Voice 4: The trouble is about presenting gay characters onstage or in film or in books, a lot of what came about in probably my formative years came through the American media. And America, to me, has never really reflected what's been natural in New Zealand. To be gay in America, you've got to form a political kind of stance. It's a political thing just as much as a lifestyle thing.

Voice 3: The other film which I think has had a profound effect on me was Torch Song Trilogy, which I didn't see until I think I was around 18. It was when I moved to Wellington and went to university. And of course, that's an incredible film.
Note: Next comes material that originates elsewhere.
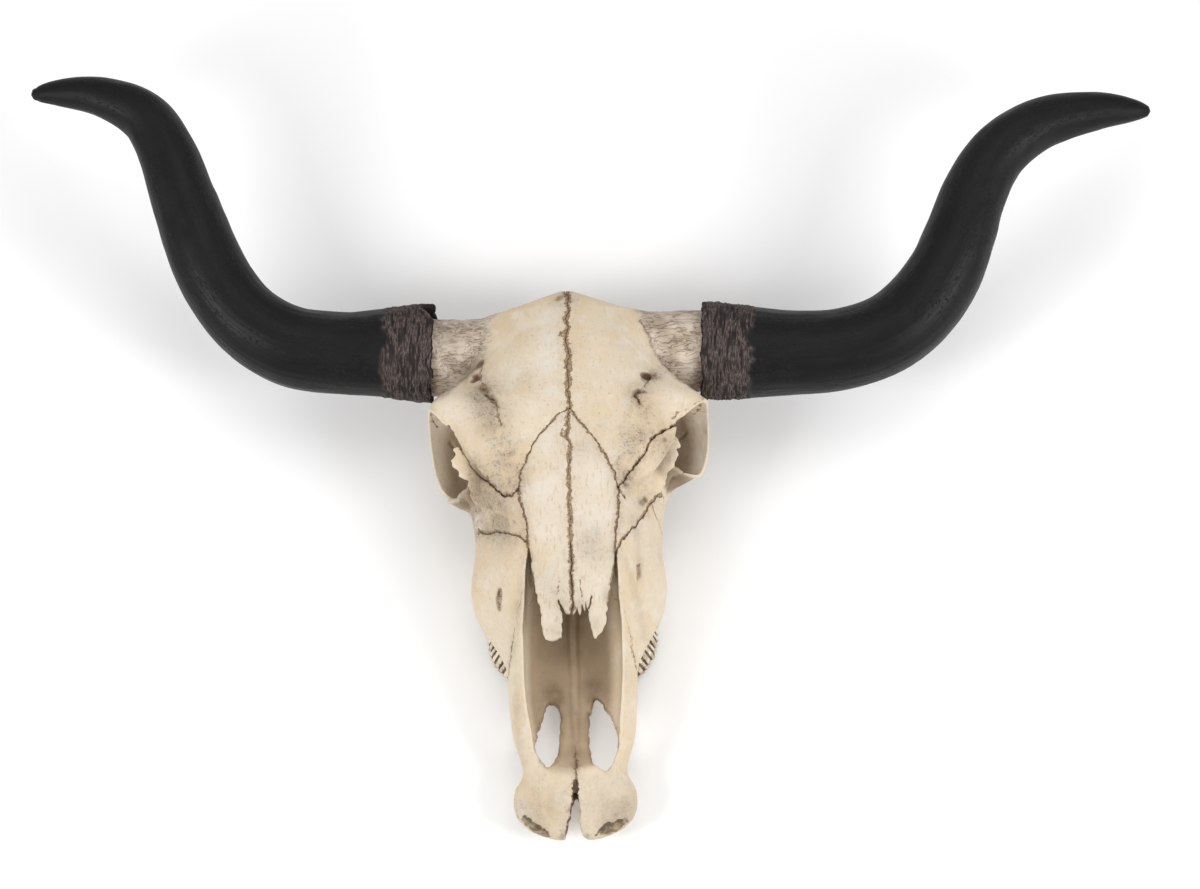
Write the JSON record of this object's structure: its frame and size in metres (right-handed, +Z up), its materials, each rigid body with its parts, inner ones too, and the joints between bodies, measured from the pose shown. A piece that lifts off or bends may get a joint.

I watched that a number of times and I think I bought the video of it and I kept watching it. I haven't seen it for a couple of years now, but I always enjoy it whenever I do get to see it.

And that was probably the first film that was not only unashamedly gay, but it portrayed gay people as being able to live as normal and lead as normal and happy lives as anyone else, and that was very refreshing. I mean, it's a sad story, of course, because one of the main characters, played by Matthew Broderick, dies, and that is very sad. He's beaten up by a bunch of thugs in New York because they live in the Village. But by and large the film is very good and you come out of it feeling sort of sad and contemplative, I suppose, but also thinking that, yes, this is the nearest I've seen to what could be real life, and it makes you feel very good about yourself. There's no apologies; it just is what it is, I guess.

Voice 1: I remember reading in the Evening Post last week of two gay guys living together in Churton Park, and I could really relate to that in terms of, well, that's pretty normal to me. That's the kind of role model or model that I would have liked to have seen when I was a lot younger.

Voice 3: It's about seeing something which you can identify within your own life, reading something that you can identify with in your own life. And I guess the beauty of watching it on a movie or reading it in a book is that, again, it's confirmation that it's okay, it's fine, it's normal for you and nobody minds about it.